§ **Aim of the task**:
Reproduce each line exactly, including spacing and punctuation.

§ **Source data**:
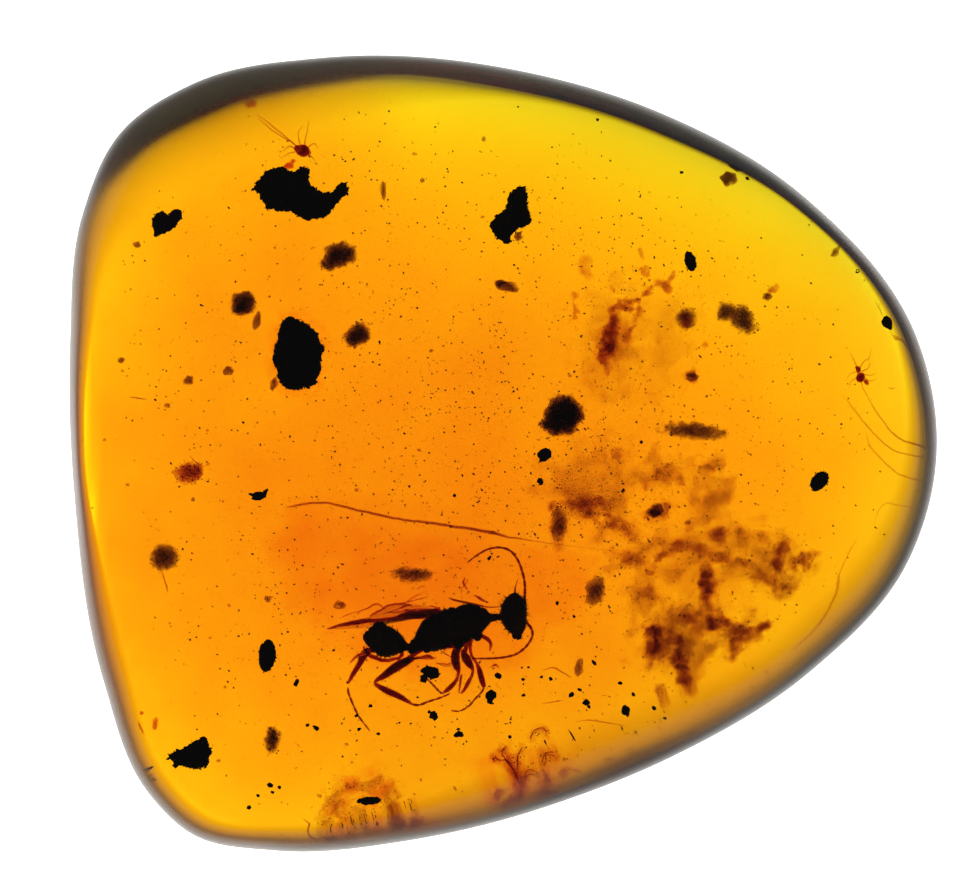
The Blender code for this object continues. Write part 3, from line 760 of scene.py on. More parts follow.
def dark_chitin():
    """Hard outer skin of an ant-like wasp: nearly black, fine pits, a dull gloss in resin."""
    material, tree, shader = principled("dark_chitin", Roughness=0.42, IOR=1.25,
                                        Coat_Weight=0.15, Coat_Roughness=0.25)
    place = add_node(tree, "ShaderNodeTexCoord")
    patches = add_node(tree, "ShaderNodeTexNoise", {
        "Vector": place.outputs["Object"], "Scale": SHADES_PER_MM / MM, "Detail": 4.0})
    shade = add_node(tree, "ShaderNodeMix", {
        "Factor": patches.outputs["Fac"], "A": colour("0B0605"), "B": colour("24100A")},
        data_type="RGBA")
    tree.links.new(shade.outputs["Result"], shader.inputs["Base Color"])
    pits = add_node(tree, "ShaderNodeTexVoronoi", {
        "Vector": place.outputs["Object"], "Scale": PITS_PER_MM / MM})
    relief = add_node(tree, "ShaderNodeBump", {
        "Height": pits.outputs["Distance"], "Strength": 0.5, "Distance": PIT_DEPTH * MM})
    tree.links.new(relief.outputs["Normal"], shader.inputs["Normal"])
    return material


DARK_CHITIN = dark_chitin()
THIN_CHITIN = clear_material("thin_chitin", (17.0, 42.0, 64.0))          # legs: red-brown
FEELER_CHITIN = clear_material("feeler_chitin", (30.0, 56.0, 80.0))      # finer, and darker
WING_CHITIN = clear_material("wing_membrane", (8.0, 14.0, 20.0))         # a smoky film

# %% [markdown]
# ## The wasp's body
# The wasp lies on its side with its head to the right and its wings folded back. Head,
# thorax and the hind body behind the narrow waist are each a stack of oval rings, given
# by where they lie along the body, how high they reach and how deep they are. The rings
# are skinned, melted into one skin by a voxel remesh, and the folds between the plates
# are pressed in.

# %% a skinned stack of rings
def ring_stack(form, rings, upright, sides=20):
    """Adds a closed skin over rings: (x, y, half height, half depth), standing upright or not."""
    loops = []
    for x, y, half, depth in rings:
        loop = []
        for k in range(sides):
            turn = 2 * math.pi * k / sides
            step = (0, half * math.cos(turn)) if upright else (half * math.cos(turn), 0)
            loop.append(form.verts.new(inside(x + step[0], y + step[1], depth * math.sin(turn))))
        loops.append(loop)
    for one, two in zip(loops, loops[1:]):
        for k in range(sides):
            form.faces.new((one[k], one[k - 1], two[k - 1], two[k]))
    form.faces.new(loops[0])
    form.faces.new(reversed(loops[-1]))


def softened(name, form, smooth_rounds, voxel=None):
    """The form's mesh, smoothed, and first melted into one skin if a voxel size in mm is given."""
    bmesh.ops.recalc_face_normals(form, faces=form.faces[:])
    mesh = bpy.data.meshes.new(name)
    form.to_mesh(mesh)
    form.free()
    rough = bpy.data.objects.new(name + "_rough", mesh)
    bpy.context.scene.collection.objects.link(rough)
    if voxel:
        remesh = rough.modifiers.new("melt", "REMESH")
        remesh.mode = "VOXEL"
        remesh.voxel_size = voxel * MM
    soften = rough.modifiers.new("soften", "SMOOTH")
    soften.factor = 0.5
    soften.iterations = smooth_rounds
    view = bpy.context.evaluated_depsgraph_get()
    made = bpy.data.meshes.new_from_object(rough.evaluated_get(view))
    bpy.data.objects.remove(rough)
    made.name = name
    made.shade_smooth()
    return made


def press(mesh, how_deep):
    """Moves every point along its normal by how_deep(point in mm as it lies), in mm."""
    count = len(mesh.vertices)
    places, normals = np.zeros(count * 3), np.zeros(count * 3)
    mesh.vertices.foreach_get("co", places)
    mesh.vertices.foreach_get("normal", normals)
    places, normals = places.reshape(-1, 3), normals.reshape(-1, 3)
    depths = np.array([how_deep(*(p / MM)) for p in places])
    mesh.vertices.foreach_set("co", (places + normals * depths[:, None] * MM).ravel())
    mesh.update()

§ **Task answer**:
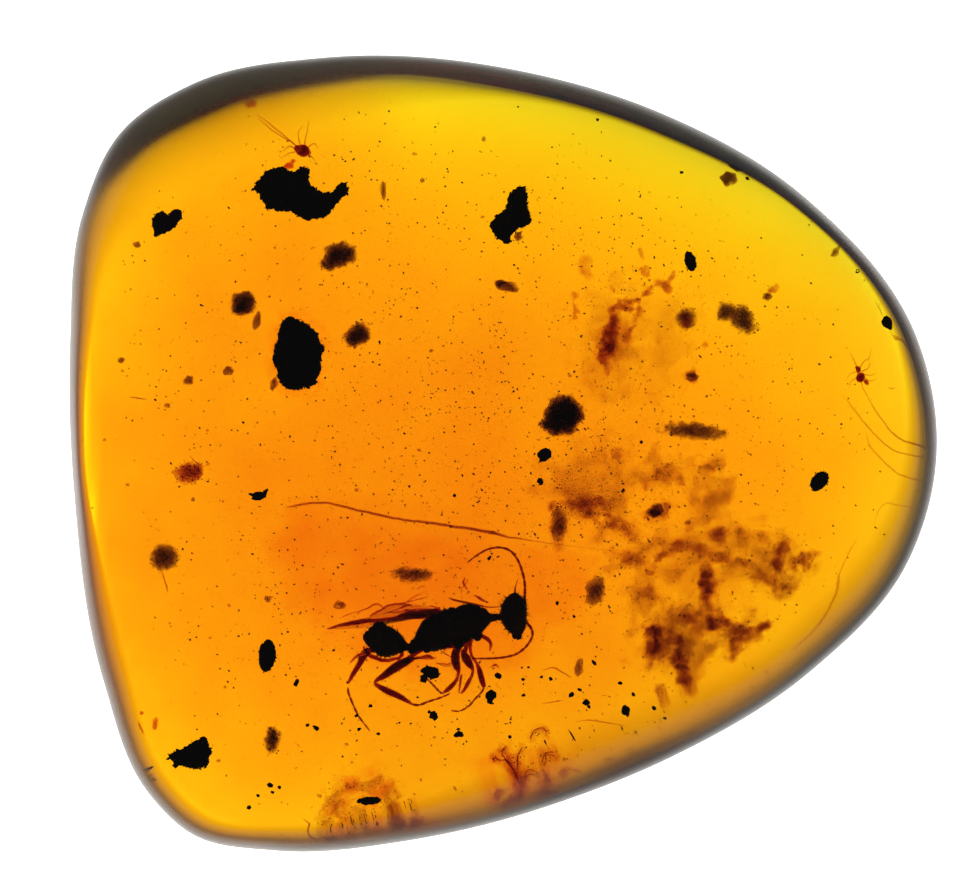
The Blender code for this object continues. Write part 3, from line 760 of scene.py on. More parts follow.
def dark_chitin():
    """Hard outer skin of an ant-like wasp: nearly black, fine pits, a dull gloss in resin."""
    material, tree, shader = principled("dark_chitin", Roughness=0.42, IOR=1.25,
                                        Coat_Weight=0.15, Coat_Roughness=0.25)
    place = add_node(tree, "ShaderNodeTexCoord")
    patches = add_node(tree, "ShaderNodeTexNoise", {
        "Vector": place.outputs["Object"], "Scale": SHADES_PER_MM / MM, "Detail": 4.0})
    shade = add_node(tree, "ShaderNodeMix", {
        "Factor": patches.outputs["Fac"], "A": colour("0B0605"), "B": colour("24100A")},
        data_type="RGBA")
    tree.links.new(shade.outputs["Result"], shader.inputs["Base Color"])
    pits = add_node(tree, "ShaderNodeTexVoronoi", {
        "Vector": place.outputs["Object"], "Scale": PITS_PER_MM / MM})
    relief = add_node(tree, "ShaderNodeBump", {
        "Height": pits.outputs["Distance"], "Strength": 0.5, "Distance": PIT_DEPTH * MM})
    tree.links.new(relief.outputs["Normal"], shader.inputs["Normal"])
    return material


DARK_CHITIN = dark_chitin()
THIN_CHITIN = clear_material("thin_chitin", (17.0, 42.0, 64.0))          # legs: red-brown
FEELER_CHITIN = clear_material("feeler_chitin", (30.0, 56.0, 80.0))      # finer, and darker
WING_CHITIN = clear_material("wing_membrane", (8.0, 14.0, 20.0))         # a smoky film

# %% [markdown]
# ## The wasp's body
# The wasp lies on its side with its head to the right and its wings folded back. Head,
# thorax and the hind body behind the narrow waist are each a stack of oval rings, given
# by where they lie along the body, how high they reach and how deep they are. The rings
# are skinned, melted into one skin by a voxel remesh, and the folds between the plates
# are pressed in.

# %% a skinned stack of rings
def ring_stack(form, rings, upright, sides=20):
    """Adds a closed skin over rings: (x, y, half height, half depth), standing upright or not."""
    loops = []
    for x, y, half, depth in rings:
        loop = []
        for k in range(sides):
            turn = 2 * math.pi * k / sides
            step = (0, half * math.cos(turn)) if upright else (half * math.cos(turn), 0)
            loop.append(form.verts.new(inside(x + step[0], y + step[1], depth * math.sin(turn))))
        loops.append(loop)
    for one, two in zip(loops, loops[1:]):
        for k in range(sides):
            form.faces.new((one[k], one[k - 1], two[k - 1], two[k]))
    form.faces.new(loops[0])
    form.faces.new(reversed(loops[-1]))


def softened(name, form, smooth_rounds, voxel=None):
    """The form's mesh, smoothed, and first melted into one skin if a voxel size in mm is given."""
    bmesh.ops.recalc_face_normals(form, faces=form.faces[:])
    mesh = bpy.data.meshes.new(name)
    form.to_mesh(mesh)
    form.free()
    rough = bpy.data.objects.new(name + "_rough", mesh)
    bpy.context.scene.collection.objects.link(rough)
    if voxel:
        remesh = rough.modifiers.new("melt", "REMESH")
        remesh.mode = "VOXEL"
        remesh.voxel_size = voxel * MM
    soften = rough.modifiers.new("soften", "SMOOTH")
    soften.factor = 0.5
    soften.iterations = smooth_rounds
    view = bpy.context.evaluated_depsgraph_get()
    made = bpy.data.meshes.new_from_object(rough.evaluated_get(view))
    bpy.data.objects.remove(rough)
    made.name = name
    made.shade_smooth()
    return made


def press(mesh, how_deep):
    """Moves every point along its normal by how_deep(point in mm as it lies), in mm."""
    count = len(mesh.vertices)
    places, normals = np.zeros(count * 3), np.zeros(count * 3)
    mesh.vertices.foreach_get("co", places)
    mesh.vertices.foreach_get("normal", normals)
    places, normals = places.reshape(-1, 3), normals.reshape(-1, 3)
    depths = np.array([how_deep(*(p / MM)) for p in places])
    mesh.vertices.foreach_set("co", (places + normals * depths[:, None] * MM).ravel())
    mesh.update()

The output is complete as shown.